7. Describe the problem and why it exists.

This is often where you can address the opposing viewpoint and explain your group’s perspective.

Don’t overlook the opposition on this issue. Address the “yeah, buts” before they come up.

8. Offer your solution to the problem and explain why it’s the best option. 

In addition to making your case, review any alternative solutions. Explain why yours is better.

This will give your opinion weight and credibility.

9. Conclude on a strong note.

Repeat your message and state a call to action.

It might be “Volunteer at your local shelter,” “Call your representative,” or “Start with one small step” — whatever it is you need readers to do to help create the change you seek.

People want to help, but they need to know how to do that.

10. Include a brief, relevant, author credit.

This is the one- or two-sentence bio at the end of the piece that explains why you know what you’re talking about.

Make it relevant to the topic.

Here’s an example from an op-ed that appeared in my local daily newspaper this month: “Julio Fuentes is the president of the Hispanic Business Alliance, committed to the growth and quality of life by supporting minority entrepreneurs.

And if you’re an author, be sure to include your book title — you’re doing this in large part to get exposure for your book, after all.

Now that you’ve written it . . . .

When your issue is suddenly making headlines, pull up your op-ed column or essay and tweak it to reflect what’s in the news.

In an email, write an introduction that connects the news to your essay, paste your essay into the message, and e-mail it to the editor quickly.

Don’t send it to more than one newspaper with a national reach — for example, both The Wall Street Journal and The New York Times or The New York Times plus USA Today. They compete with each other, so they want content that’s exclusive to them.

It’s okay to send your op-ed to multiple newspapers in noncompeting markets, though. If you do, try to include a local connection so there’s more of a reason for each publication to run it.

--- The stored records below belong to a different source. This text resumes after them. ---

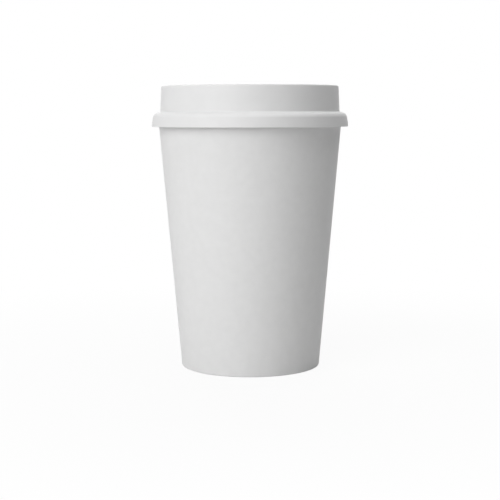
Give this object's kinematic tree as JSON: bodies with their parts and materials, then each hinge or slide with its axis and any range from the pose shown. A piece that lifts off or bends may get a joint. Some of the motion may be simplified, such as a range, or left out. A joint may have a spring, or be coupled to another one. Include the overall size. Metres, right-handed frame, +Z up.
{
  "type": "paper coffee cup with lid",
  "caption": "Plain white tapered paper cup for hot drinks, with a rolled rim, a recessed base and a press-on plastic lid with a drinking slot.",
  "frame": {"origin": "on the table at the middle of the cup's foot", "axes": "+Z up the cup's axis to the lid, -Y towards the drinking slot, +Y towards the side lap"},
  "size_m": [0.093, 0.093, 0.1334],
  "materials": {
    "cup_board": "smooth white coated board, low sheen",
    "disc_board": "smooth white coated board, low sheen",
    "lid_plastic": "white thermoformed plastic, satin"
  },
  "bodies": {
    "cup": {"sidewall": "cup_board", "bottom_disc": "disc_board"},
    "lid": {"lid": "lid_plastic"}
  },
  "joints": [
    {"name": "lid_lift", "type": "slide", "parent": "cup", "child": "lid", "axis": [0, 0, 1], "range_m": [0, 0.05]}
  ]
}
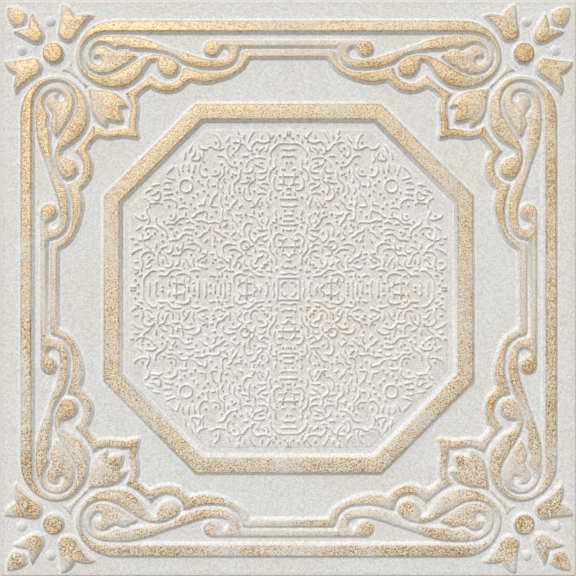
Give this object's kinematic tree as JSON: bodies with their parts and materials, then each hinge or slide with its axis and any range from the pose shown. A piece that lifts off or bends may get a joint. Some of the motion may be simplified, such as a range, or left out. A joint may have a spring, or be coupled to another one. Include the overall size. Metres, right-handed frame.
{
  "type": "polystyrene ceiling tile",
  "caption": "Square moulded foam ceiling tile with a flat back, scroll and flower border, eight-sided moulding and filigree field.",
  "frame": {"origin": "centre of the flat back, in the plane that is glued to the ceiling", "axes": "+Z out of the ornamented face, +X and +Y along two sides of the square"},
  "size_m": [0.5, 0.5, 0.01],
  "materials": {
    "foam": "matte"
  },
  "bodies": {
    "root": {"ceiling_tile": "foam"}
  },
  "joints": []
}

Tap into The Op-Ed Project’s resources

Does writing opinion pieces resonate with you? Do you see yourself writing op-eds to make a difference while calling attention to your book or cause?

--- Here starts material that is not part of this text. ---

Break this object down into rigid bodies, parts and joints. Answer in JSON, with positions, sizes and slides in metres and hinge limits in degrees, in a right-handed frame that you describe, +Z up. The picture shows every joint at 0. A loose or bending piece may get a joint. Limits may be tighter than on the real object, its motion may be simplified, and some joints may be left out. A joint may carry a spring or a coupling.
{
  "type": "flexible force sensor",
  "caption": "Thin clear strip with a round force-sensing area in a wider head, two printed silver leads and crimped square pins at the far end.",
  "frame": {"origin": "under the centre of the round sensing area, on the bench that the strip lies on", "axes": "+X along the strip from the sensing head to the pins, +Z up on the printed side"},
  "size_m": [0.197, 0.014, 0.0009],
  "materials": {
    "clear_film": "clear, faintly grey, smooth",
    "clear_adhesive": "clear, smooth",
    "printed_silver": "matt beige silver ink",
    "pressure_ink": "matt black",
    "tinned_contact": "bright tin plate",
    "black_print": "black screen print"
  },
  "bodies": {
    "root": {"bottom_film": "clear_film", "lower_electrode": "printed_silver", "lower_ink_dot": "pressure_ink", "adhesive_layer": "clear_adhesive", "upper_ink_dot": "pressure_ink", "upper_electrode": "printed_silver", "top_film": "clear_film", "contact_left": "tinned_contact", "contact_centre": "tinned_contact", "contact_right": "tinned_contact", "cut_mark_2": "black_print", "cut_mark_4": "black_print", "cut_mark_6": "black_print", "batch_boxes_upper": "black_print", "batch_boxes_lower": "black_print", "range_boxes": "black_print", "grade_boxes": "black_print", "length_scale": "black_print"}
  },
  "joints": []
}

The Op-Ed Project, an organization that helps strengthen under-represented voices, offers op-ed writing advice, training, and resources.

They include writing and pitching tips, affordable “Expert Talks,” private coaching, and in-depth workshops.

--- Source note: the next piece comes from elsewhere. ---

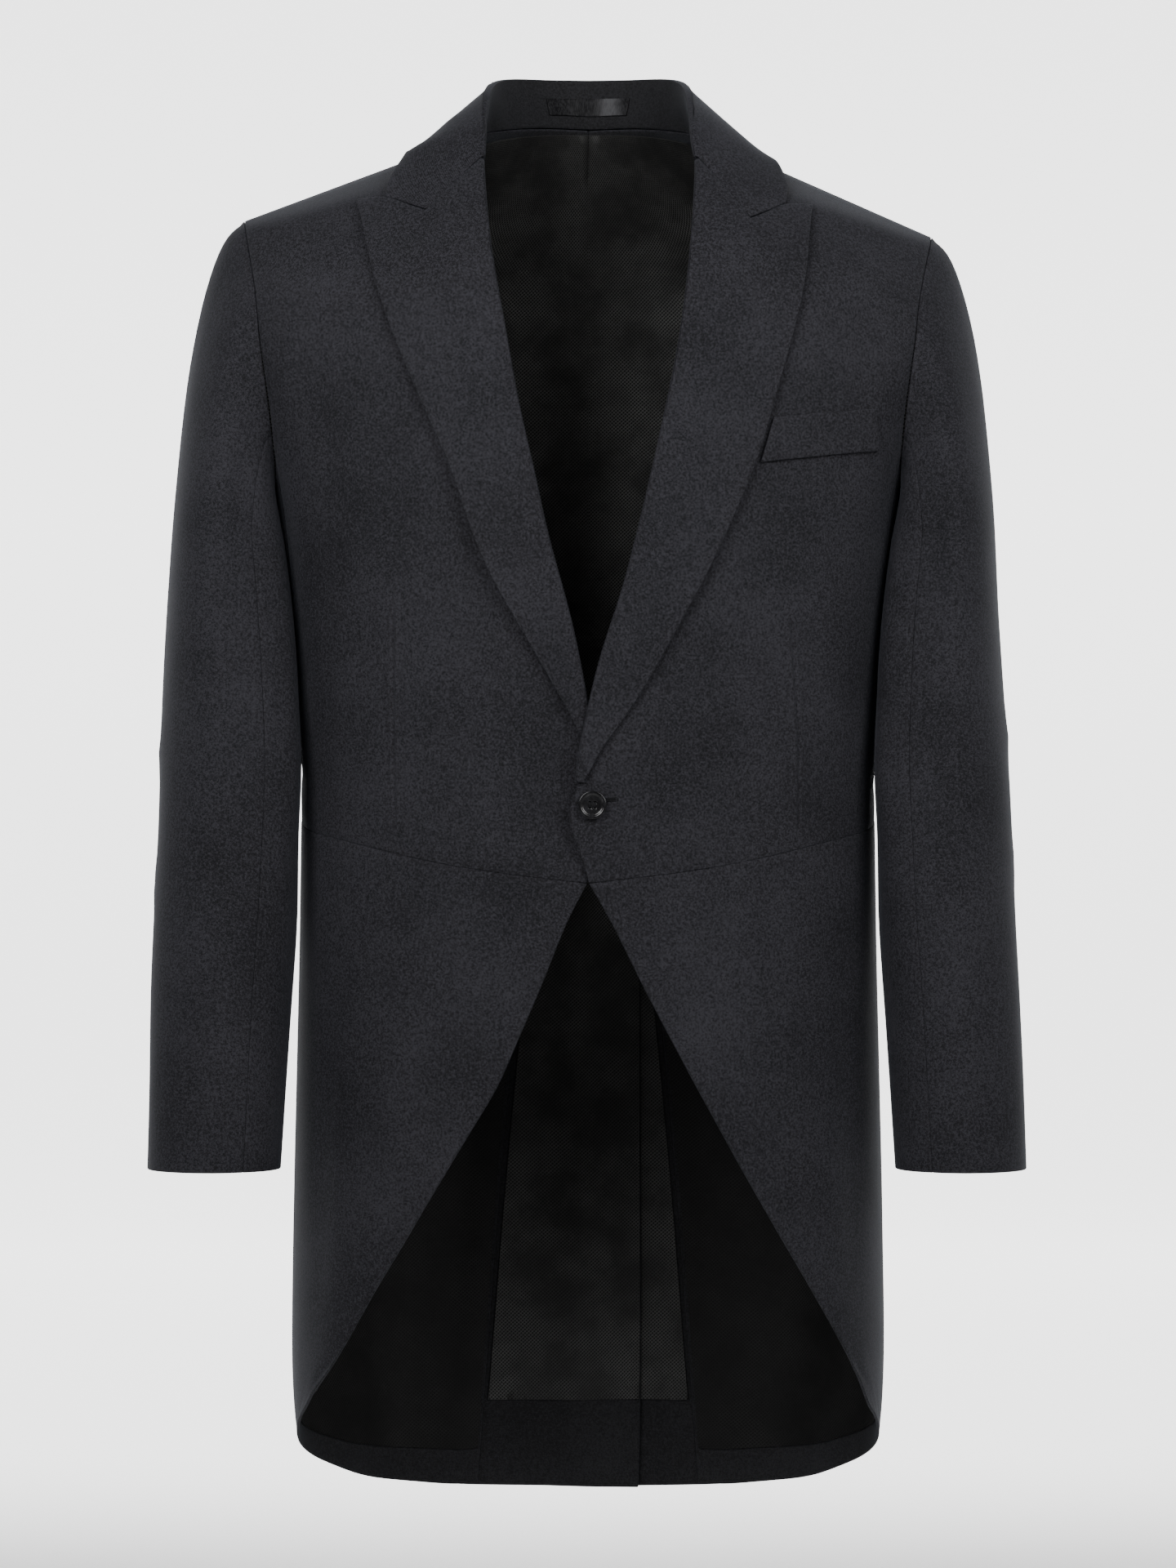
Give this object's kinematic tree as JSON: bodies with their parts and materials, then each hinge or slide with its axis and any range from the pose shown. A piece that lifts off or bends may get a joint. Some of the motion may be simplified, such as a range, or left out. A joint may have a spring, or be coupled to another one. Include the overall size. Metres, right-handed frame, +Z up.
{
  "type": "morning coat",
  "caption": "Tailored morning coat with peak lapels, a one-button front, a cutaway skirt and tails, in the hollow form it has when worn.",
  "frame": {"origin": "midway between the two side neck points, at mid depth, where the wearer's shoulders hold the coat", "axes": "+X to the wearer's left, -Y to the wearer's front, +Z up along the body"},
  "size_m": [0.6015, 0.2616, 1.0104],
  "materials": {
    "coat_cloth": "matte fine worsted wool twill",
    "lining": "smooth lining twill with a soft sheen",
    "buttons": "gloss black, four holes",
    "loop": "satin"
  },
  "bodies": {
    "root": {"forepart_left": "coat_cloth", "forepart_right": "coat_cloth", "side_body_left": "coat_cloth", "side_body_right": "coat_cloth", "back_left": "coat_cloth", "back_right": "coat_cloth", "skirt_left": "coat_cloth", "skirt_right": "coat_cloth", "lapel_left": "coat_cloth", "lapel_right": "coat_cloth", "collar": "coat_cloth", "topsleeve_left": "coat_cloth", "topsleeve_right": "coat_cloth", "undersleeve_left": "coat_cloth", "undersleeve_right": "coat_cloth", "breast_welt": "coat_cloth", "lining_back_left": "lining", "lining_back_right": "lining", "lining_skirt_left": "lining", "lining_skirt_right": "lining", "front_button": "buttons", "waist_button_left": "buttons", "waist_button_right": "buttons", "hanger_loop": "loop"}
  },
  "joints": []
}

If your nonfiction book or novel involves a cause or issue that you want to bring attention to, add op-eds — opinion essays — to your book marketing plan. (Be sure to download your free Build Book Buzz Book Marketing Plan Template here, too.)

If your nonfiction book or novel involves a cause or issue that you want to bring attention to, add op-eds — opinion essays — to your book marketing plan.Click to tweet

Use your words to educate, inform, and persuade while calling attention to your book, too.

Do you read the op-eds in your local newspaper? Tell us in a comment. 

(Editor’s note: This evergreen article has been updated and expanded.)

Like what you’re reading? Get it delivered to your inbox every week by subscribing to the free Build Book Buzz newsletter. You’ll also get my free “Top 5 Free Book Promotion Resources” cheat sheet immediately!


  1. These are excellent tips that I am definitely going to try. I do have some strong opinions regarding the Americans’s overall health and well=being and will begin sharing them via op-eds.

  2. As always, your information is informative, helpful and spot on. I love reading your recommendations in that you cut through the fluff and get to the heart of the matter.

    1. Thanks, Kathleen! I write as a reader — I’m less more interested in the preamble and more interested in “why do I need to know and how do I need to do it?” Thank you for commenting — I appreciate it!


  3. Thanks for the shoutout!

    I’d prefer people either save my chart to Pinterest, or join my free library for a printable version. That one’s on a white background, and members are notified of updates (if they choose).

    It’s acceptable if people download images for their personal viewing only, but it’s not a good idea to encourage downloading images off the web. They seem to spread far and wide…

    Just my small way of trying to protect creatives’ intellectual property.

  4. Louise, it never occurred to me that anyone would do anything but download and save it for their own personal use, but I can understand your concern. When someone brands something useful like this, that branding is often marketing speak for “share this so others see it as example of my work and expertise.” I misunderstood.

    Thanks for letting us know that you prefer Pinterest saves. Want me to edit the text to state that? It’s easy enough to do! Just let me know!


  5. One thing I’ve noticed in the last few years is that the style of headlines for op-ed pieces has changed a lot. Op-eds in prominent papers like the Washington Post and the NY Times no longer have stodgy, straightforward headlines. Instead, the headlines can be quite informal, lively and personal in tone.

    For example:
    * Children’s books, give me a female squirrel, a female duck, a female anything
    * Ukraine’s government just faked a journalist’s death. Will it be worth the cost?
    * The Housewives of White Supremacy
    * Rules for WITCH HUNT!: The Board Game
    * I have Updated My Personal Privacy Policy

    While op-ed editors will often change the headline you suggest, if you provide them with a stellar one, it can get them reading your piece with much more interest than otherwise.

  6. Hi Sandra, Fantastic article! Thank you so much for sharing. Do you have any tips for what to put in the subject line of an email to catch the editor’s attention? Should it be the title of your op-ed or something else? Thanks again.

    1. Great question, Niloufar. I’m glad you asked.

      If the topic is very timely so publication needs to happen quickly, I’d recommend using “TIME SENSITIVE: (topic) op-ed submission.” Then I’d follow up by phone and leave a brief message alerting them to your email.

      If it’s less urgent, something more like “Timely op-ed submission about (topic)” will work.